The Rocks’ ascension would not have been possible without the strong contributions of underclassmen Claudia Fisher, a sophomore, and freshman Allison Mayer — both of whom Warkoczeski lauded for their clutch play under pressure.
Warkoczeski, who was an individual state finalist as a senior at Salem in 2016, said there were early signs this season could be historical for the Rocks.
Big turnout encouraging
“At the beginning of the season I was excited because this is the largest team we’ve had in my years as coach here,” she said. “I knew we had potential because every match we played early in the season, our scores would get lower.

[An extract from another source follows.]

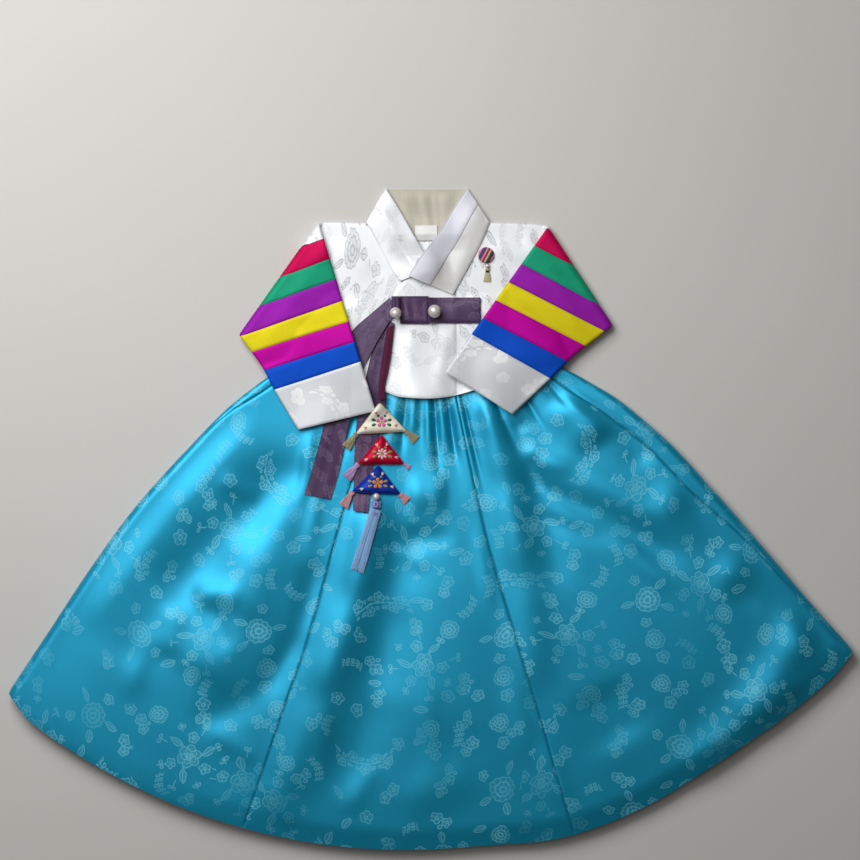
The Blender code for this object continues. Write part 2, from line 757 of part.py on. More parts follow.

“Last month, we played a tri-match with Canton and Northville. Northville posted some crazy-low numbers, but we weren’t that far away from them. I figured if every one of our girls could slice five shots off their scores before the end of the season, we had a chance (of qualifying for the state meet).
“Then we played at Brighton’s Oak Pointe Country Club, which is not an easy course at all to play. But we were right there with them most of the day, which I never would have imagined a few months earlier. That’s when, again, I thought, ‘This could be our year’.”
Mother Nature added the final obstacle to the Rocks’ inspiring run when she delivered the kind of nasty weather golfers despise.
“The day before the regional, I saw the weather report for Tuesday and it didn’t look good,” Warkoczeski recalled. “I sat the girls down and I told them: ‘It’s going to rain all day, your hands are going to be wet and cold, your clubs are going to be wet, but you just have to focus and play through it’. I was so proud of how their mental toughness overcame the conditions.”
The rest is gravy
What type of goals has Warkoczeski set for her team at the state meet?
“First of all, I told them, ‘Hey, this is bonus golf’; not a lot of people expected us to get past the regional,” she said. “We’re probably in the middle of the pack going into the state meet, but if everybody plays the best rounds of their lives, who knows what could happen.”